• Task data:
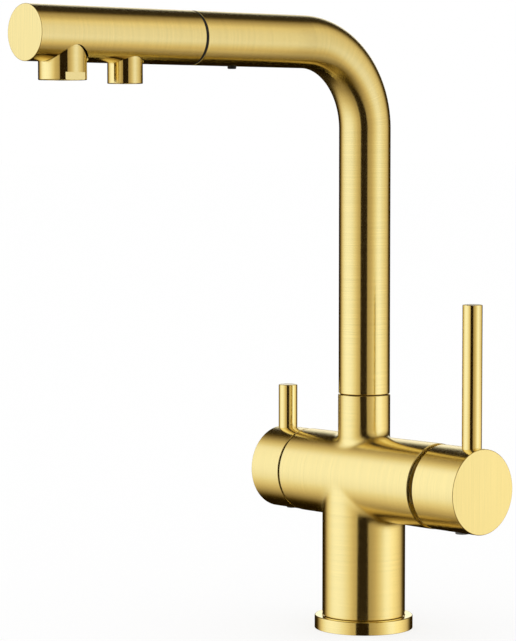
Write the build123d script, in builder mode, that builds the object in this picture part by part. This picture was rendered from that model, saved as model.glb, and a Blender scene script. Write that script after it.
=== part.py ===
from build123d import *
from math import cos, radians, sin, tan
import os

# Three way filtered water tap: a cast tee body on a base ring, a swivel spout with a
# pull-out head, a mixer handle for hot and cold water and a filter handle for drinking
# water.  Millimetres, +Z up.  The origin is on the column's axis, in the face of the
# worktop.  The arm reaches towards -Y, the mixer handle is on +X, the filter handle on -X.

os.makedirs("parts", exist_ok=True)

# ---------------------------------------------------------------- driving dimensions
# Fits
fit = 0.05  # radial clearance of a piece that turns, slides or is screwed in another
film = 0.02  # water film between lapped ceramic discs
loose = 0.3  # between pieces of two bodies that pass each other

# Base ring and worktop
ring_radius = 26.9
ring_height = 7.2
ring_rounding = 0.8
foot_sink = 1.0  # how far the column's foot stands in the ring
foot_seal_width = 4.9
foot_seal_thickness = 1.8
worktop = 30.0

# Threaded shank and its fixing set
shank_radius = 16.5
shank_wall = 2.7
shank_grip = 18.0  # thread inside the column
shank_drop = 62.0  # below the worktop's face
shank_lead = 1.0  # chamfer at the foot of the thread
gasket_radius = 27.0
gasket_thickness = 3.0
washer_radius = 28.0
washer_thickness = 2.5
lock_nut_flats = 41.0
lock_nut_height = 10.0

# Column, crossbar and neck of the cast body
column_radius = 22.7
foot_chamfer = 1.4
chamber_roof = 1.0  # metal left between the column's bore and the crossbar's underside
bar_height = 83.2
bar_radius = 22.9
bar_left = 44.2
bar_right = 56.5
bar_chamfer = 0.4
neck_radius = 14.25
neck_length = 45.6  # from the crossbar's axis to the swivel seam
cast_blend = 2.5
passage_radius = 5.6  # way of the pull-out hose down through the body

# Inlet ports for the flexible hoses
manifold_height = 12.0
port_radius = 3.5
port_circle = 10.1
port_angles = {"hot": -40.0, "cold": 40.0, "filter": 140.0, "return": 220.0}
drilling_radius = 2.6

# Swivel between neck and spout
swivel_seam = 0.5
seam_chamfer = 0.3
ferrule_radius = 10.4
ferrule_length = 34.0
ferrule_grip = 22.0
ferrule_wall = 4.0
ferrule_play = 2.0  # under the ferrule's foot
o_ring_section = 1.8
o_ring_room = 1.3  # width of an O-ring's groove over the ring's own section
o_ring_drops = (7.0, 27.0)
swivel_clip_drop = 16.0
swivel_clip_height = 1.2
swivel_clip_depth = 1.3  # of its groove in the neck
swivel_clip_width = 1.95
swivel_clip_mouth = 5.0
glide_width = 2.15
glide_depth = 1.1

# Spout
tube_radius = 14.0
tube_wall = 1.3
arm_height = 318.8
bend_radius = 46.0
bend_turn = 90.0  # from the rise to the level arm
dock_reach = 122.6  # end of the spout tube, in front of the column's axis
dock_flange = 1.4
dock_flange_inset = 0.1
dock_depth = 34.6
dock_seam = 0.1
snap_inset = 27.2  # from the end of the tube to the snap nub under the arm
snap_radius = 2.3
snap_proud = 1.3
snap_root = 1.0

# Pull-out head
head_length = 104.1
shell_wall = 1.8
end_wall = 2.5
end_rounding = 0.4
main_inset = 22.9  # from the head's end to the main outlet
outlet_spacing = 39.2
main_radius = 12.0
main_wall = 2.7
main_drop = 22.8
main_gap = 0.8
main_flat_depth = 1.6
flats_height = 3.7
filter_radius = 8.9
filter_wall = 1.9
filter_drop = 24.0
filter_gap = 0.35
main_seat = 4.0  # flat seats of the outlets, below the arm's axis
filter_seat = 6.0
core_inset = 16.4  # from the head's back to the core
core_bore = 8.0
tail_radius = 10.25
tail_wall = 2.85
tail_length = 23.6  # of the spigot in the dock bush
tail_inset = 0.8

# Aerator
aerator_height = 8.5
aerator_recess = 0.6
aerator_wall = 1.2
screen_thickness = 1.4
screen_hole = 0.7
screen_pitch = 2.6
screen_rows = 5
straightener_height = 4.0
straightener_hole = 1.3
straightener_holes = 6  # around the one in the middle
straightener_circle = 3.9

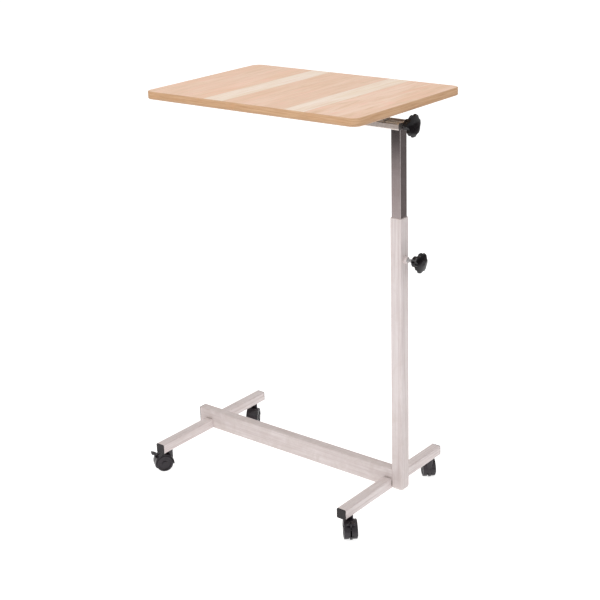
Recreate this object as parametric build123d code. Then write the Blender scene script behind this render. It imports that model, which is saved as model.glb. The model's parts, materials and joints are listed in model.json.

• Written instruction:
Set down every record above exactly as given.

• The completed task:
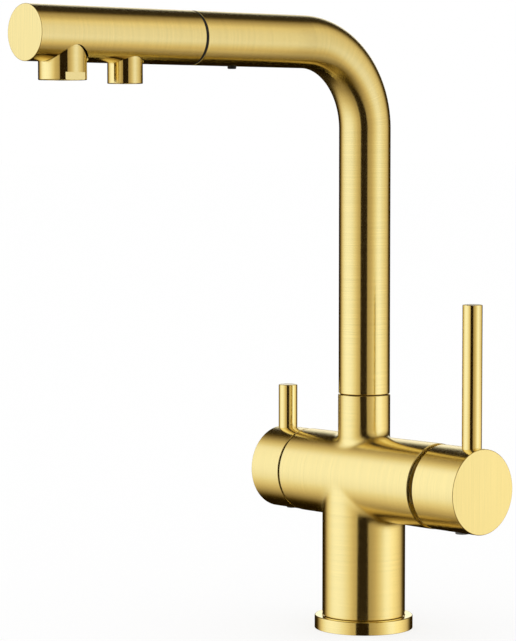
Write the build123d script, in builder mode, that builds the object in this picture part by part. This picture was rendered from that model, saved as model.glb, and a Blender scene script. Write that script after it.
=== part.py ===
from build123d import *
from math import cos, radians, sin, tan
import os

# Three way filtered water tap: a cast tee body on a base ring, a swivel spout with a
# pull-out head, a mixer handle for hot and cold water and a filter handle for drinking
# water.  Millimetres, +Z up.  The origin is on the column's axis, in the face of the
# worktop.  The arm reaches towards -Y, the mixer handle is on +X, the filter handle on -X.

os.makedirs("parts", exist_ok=True)

# ---------------------------------------------------------------- driving dimensions
# Fits
fit = 0.05  # radial clearance of a piece that turns, slides or is screwed in another
film = 0.02  # water film between lapped ceramic discs
loose = 0.3  # between pieces of two bodies that pass each other

# Base ring and worktop
ring_radius = 26.9
ring_height = 7.2
ring_rounding = 0.8
foot_sink = 1.0  # how far the column's foot stands in the ring
foot_seal_width = 4.9
foot_seal_thickness = 1.8
worktop = 30.0

# Threaded shank and its fixing set
shank_radius = 16.5
shank_wall = 2.7
shank_grip = 18.0  # thread inside the column
shank_drop = 62.0  # below the worktop's face
shank_lead = 1.0  # chamfer at the foot of the thread
gasket_radius = 27.0
gasket_thickness = 3.0
washer_radius = 28.0
washer_thickness = 2.5
lock_nut_flats = 41.0
lock_nut_height = 10.0

# Column, crossbar and neck of the cast body
column_radius = 22.7
foot_chamfer = 1.4
chamber_roof = 1.0  # metal left between the column's bore and the crossbar's underside
bar_height = 83.2
bar_radius = 22.9
bar_left = 44.2
bar_right = 56.5
bar_chamfer = 0.4
neck_radius = 14.25
neck_length = 45.6  # from the crossbar's axis to the swivel seam
cast_blend = 2.5
passage_radius = 5.6  # way of the pull-out hose down through the body

# Inlet ports for the flexible hoses
manifold_height = 12.0
port_radius = 3.5
port_circle = 10.1
port_angles = {"hot": -40.0, "cold": 40.0, "filter": 140.0, "return": 220.0}
drilling_radius = 2.6

# Swivel between neck and spout
swivel_seam = 0.5
seam_chamfer = 0.3
ferrule_radius = 10.4
ferrule_length = 34.0
ferrule_grip = 22.0
ferrule_wall = 4.0
ferrule_play = 2.0  # under the ferrule's foot
o_ring_section = 1.8
o_ring_room = 1.3  # width of an O-ring's groove over the ring's own section
o_ring_drops = (7.0, 27.0)
swivel_clip_drop = 16.0
swivel_clip_height = 1.2
swivel_clip_depth = 1.3  # of its groove in the neck
swivel_clip_width = 1.95
swivel_clip_mouth = 5.0
glide_width = 2.15
glide_depth = 1.1

# Spout
tube_radius = 14.0
tube_wall = 1.3
arm_height = 318.8
bend_radius = 46.0
bend_turn = 90.0  # from the rise to the level arm
dock_reach = 122.6  # end of the spout tube, in front of the column's axis
dock_flange = 1.4
dock_flange_inset = 0.1
dock_depth = 34.6
dock_seam = 0.1
snap_inset = 27.2  # from the end of the tube to the snap nub under the arm
snap_radius = 2.3
snap_proud = 1.3
snap_root = 1.0

# Pull-out head
head_length = 104.1
shell_wall = 1.8
end_wall = 2.5
end_rounding = 0.4
main_inset = 22.9  # from the head's end to the main outlet
outlet_spacing = 39.2
main_radius = 12.0
main_wall = 2.7
main_drop = 22.8
main_gap = 0.8
main_flat_depth = 1.6
flats_height = 3.7
filter_radius = 8.9
filter_wall = 1.9
filter_drop = 24.0
filter_gap = 0.35
main_seat = 4.0  # flat seats of the outlets, below the arm's axis
filter_seat = 6.0
core_inset = 16.4  # from the head's back to the core
core_bore = 8.0
tail_radius = 10.25
tail_wall = 2.85
tail_length = 23.6  # of the spigot in the dock bush
tail_inset = 0.8

# Aerator
aerator_height = 8.5
aerator_recess = 0.6
aerator_wall = 1.2
screen_thickness = 1.4
screen_hole = 0.7
screen_pitch = 2.6
screen_rows = 5
straightener_height = 4.0
straightener_hole = 1.3
straightener_holes = 6  # around the one in the middle
straightener_circle = 3.9

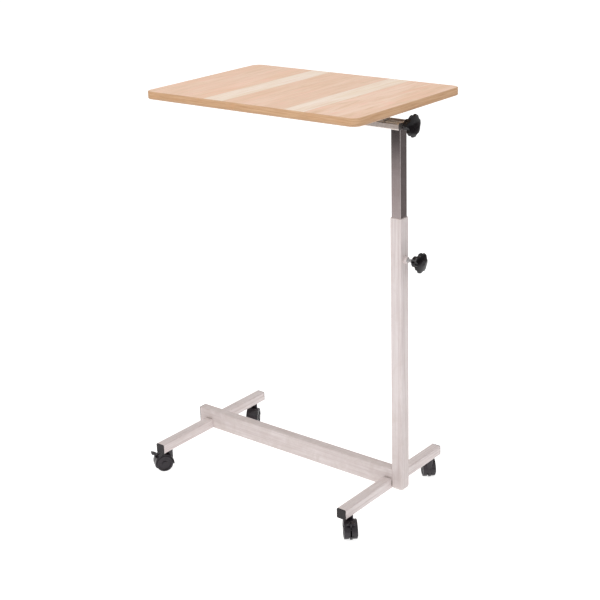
Recreate this object as parametric build123d code. Then write the Blender scene script behind this render. It imports that model, which is saved as model.glb. The model's parts, materials and joints are listed in model.json.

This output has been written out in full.